Although Sam ended up providing much of the fodder for this week’s post, I did take a lengthy walk this week to check on a number of things. Most of what I learned can be held for a future post, but I did want to highlight one: the Highway 101 Pedestrian Undercrossing project is, at long last, really, truly, about done. I was there on Wednesday and noted that not only is the path now fully in place (even to the point where it has a center stripe!), just look at the neatly groomed soil on either side of the path. The sprinklers are in, and the soil was ready for new plants.

I then had to run by Kohl’s on Thursday (yesterday), and so I made it a point to check on the project yet again, and was delighted to see that a work crew was in the process of installing the plants and trees that will line this new pedestrian and cyclist pathway. And not just the path running from the end of Main Street over to the roundabout between the Courtyard hotel and the Boardwalk Auto dealerships, but also the — for now — somewhat useless bit of path from Main Street extending towards downtown:

It may be useless at the moment for getting anywhere, but I, for one, will actually use the bit of path in the above photograph, even given that it dead-ends into a fence (for now). That bench is mighty attractive, and will undoubtedly serve as a nice, quiet resting spot when I am out on a particularly long walk. I’m keeping my fingers crossed that the city has plans to somehow extend the path beyond the fence and through the parking lot of the Sumo Logic building you can see above; just beyond that building’s parking lot the path resumes, running behind the brown apartment building you can also see above (those are the Township Apartments, on Main Street). Although that segment of the path currently only runs the length of that one apartment building, just beyond Township a large affordable apartment building is under construction, and that project also includes a segment of this path, one that will connect to the Township segment. So assuming that the Sumo Logic segment can be somehow built, one could walk along this path from the east side of 101 (starting all the way out at Blu Harbor, if one wishes) to the parking lot behind Carl’s Jr. That gets you most of the way to downtown Redwood City, with only a couple of additional segments needed to make for one continuous path (albeit a path with a couple of street crossings, including Veterans Boulevard).

Anyway, given their progress, I expect this path will be opened to the public any day now. I can’t wait…!

14 thoughts on “Droning On

  1. From the aerial photos of the Strada project, you can’t appreciate how much the land has been raised to combat future sea level rise. If you drive on inner Maple St, which I did recently, you will see just how high this townhome development will be. It’s almost too high! Residents will be driving/walking up steep ramps to get into their development. Views and noise from the freeway will seem even closer/louder. It’s much closer to the freeway than is the Marriott hotel or One Marina development. Are they going to build a tall sound wall on 101 adjacent to this development? They need to. It’s really, really noisy. If they don’t, this is a terrible place to put new homes. I know we have a housing crisis, but this does not seem well thought out, and maybe they should sell this development and start over again.

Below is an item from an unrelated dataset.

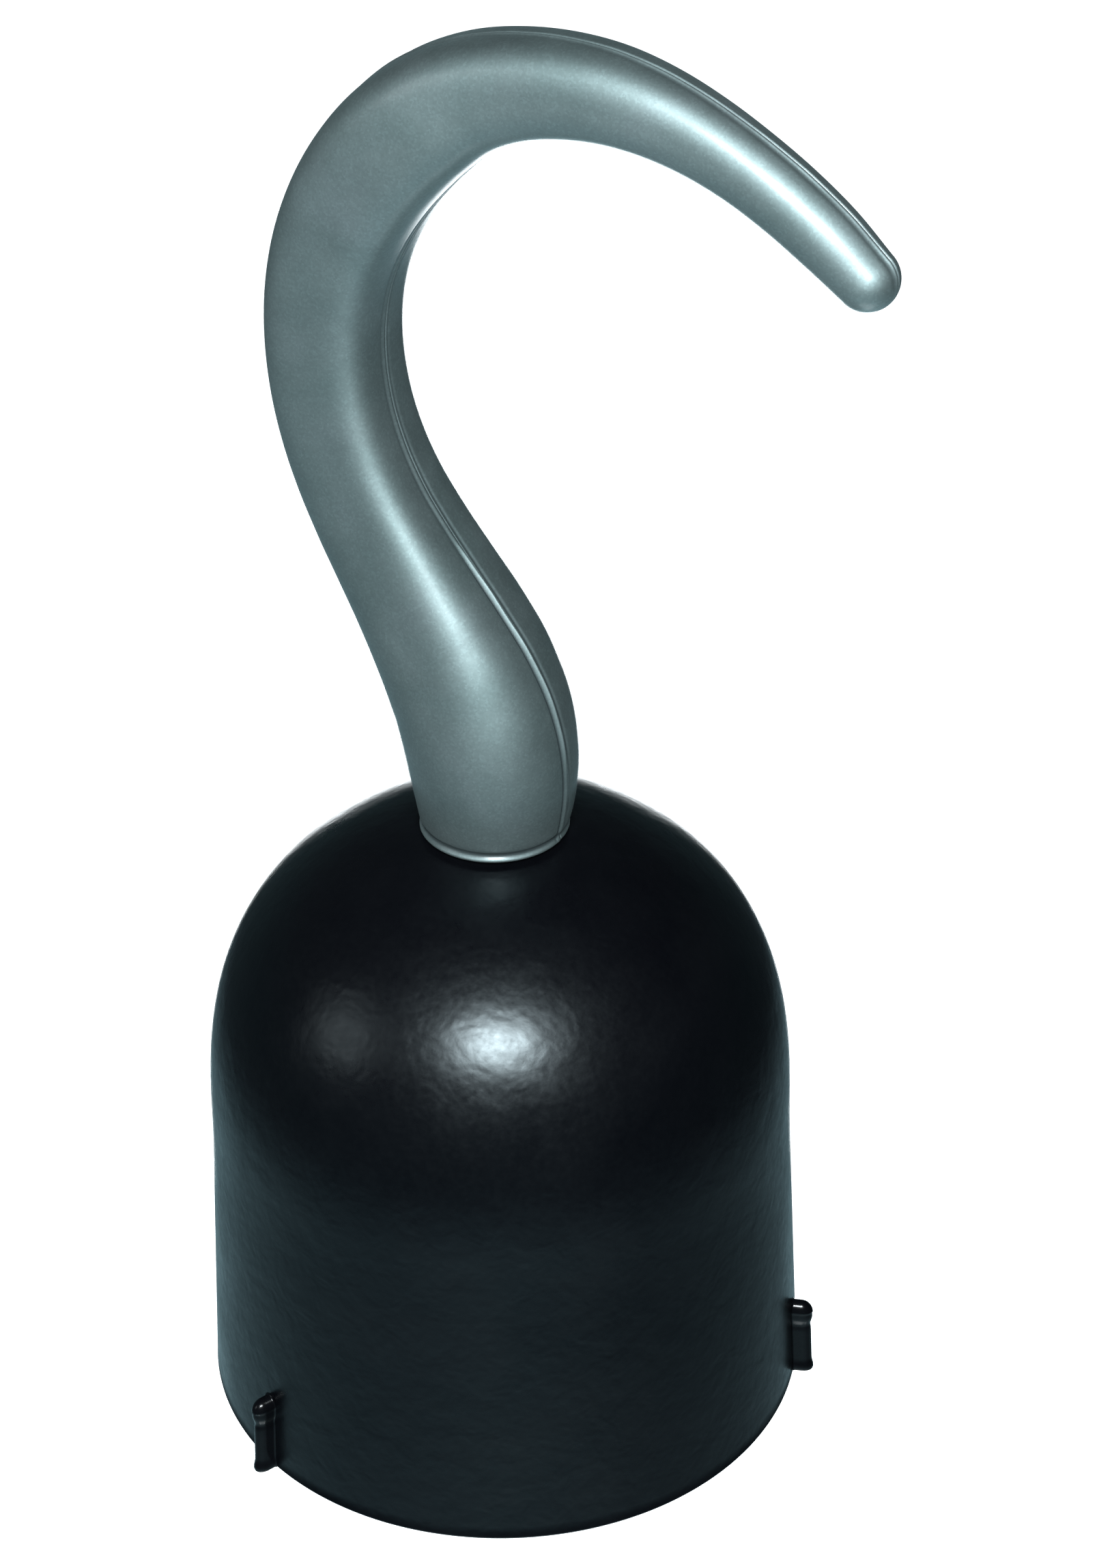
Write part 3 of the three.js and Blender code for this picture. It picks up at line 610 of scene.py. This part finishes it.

    • It is indeed high; I seem to recall that they had to raise the entire site 14 feet or so. I’ve published pictures before showing that incredible wall they built along Maple Street; it’s really something.

      I haven’t found the noise levels to be all that bad, myself, and I have visited the site on foot dozens of times. A sound wall would be up to Caltrans. Next time I go through there, though, I’ll make it a point to pay attention to the sound levels. Thanks for bringing this up. I will note, however, that the sound levels shouldn’t be that much worse than at the One Marina condos just across the creek, or at the Marriott hotel…

      • 14 feet is approx 1 1/2 stories high. That’s higher than some beach houses I’ve stayed at.
        If you have to build that high up to accommodate future sea level rise, then maybe you shouldn’t be building housing there. How ironic that boat houses are resistant to sea level rise.

        Where I was standing when I was noticing the noise from the freeway was in the parking lot of Sports Basement on the other side of Strada. I had parked in the closest row to the freeway (farthest from the store), and I was looking over the freeway onto the site of Strada. The noise in incessant. If you can’t block it out, then it’s really bothersome.

    • The raising of the land for the Strada development is eye-opening, indeed. While developers east of 101 will be on the hook for improvements to their property that mitigate against sea-level rise, the bigger issue is the infrastructure. Who’s going to be on the hook for the roads that access these projects as well as the underground utilities like water, gas and electric? How are we, as a City, going to upgrade these systems when they are underwater? The city of Key West has banned new buildings in certain areas that will be cost-prohibitive for them to service going forward even though they are zoned for residential units. We should be doing the same.

  2. Great photos – thank you, Sam! These are interesting views that the rest of us would never normally have the opportunity to see.

  3. Hi Greg,

    In the first paragraph about the Broadway project, you say that it is Veterans on the right. I think it is Broadway.

    Love this post though and the drone shots. I’ve always wondered why that lot where CVS is going is in a triangle shape! And I’m so excited about the 101 undercrossing!

    • @Sarah, I guess you don’t remember or weren’t around when the railroad tracks that branched off the Chestnut Street tracks crossed Woodside Road diagonally across the intersection with Bay Street.

      If you examine that area in Google Maps satellite view, you can practically still see the outline of the railroad tracks that used to cut diagonally through that block behind the Smart & Final parking lot and continue over Broadway to the site of today’s new-ish 24 Hour Fitness.

      Anytime you see oddly curved traces, lot lines and buildings in old/previously industrial areas, it’s a pretty sure bet it was due to railroad spurs that served the loading docks of businesses that used to be there. In some areas, such as the backsides of businesses between Veterans and Oddstad Drive, you can sometimes see the outline (or parts of) of abandoned tracks still peeking through the pavement near where they crossed Hansen Way.

    • @Eileen: people, especially ones in living in apartments and condos, use very little water — a tiny fraction of what is used for landscaping, agriculture, and industry. And some progressive communities are building out built recycled water systems (such as Redwood City’s “purple pipes”) for landscaping and flushing toilets.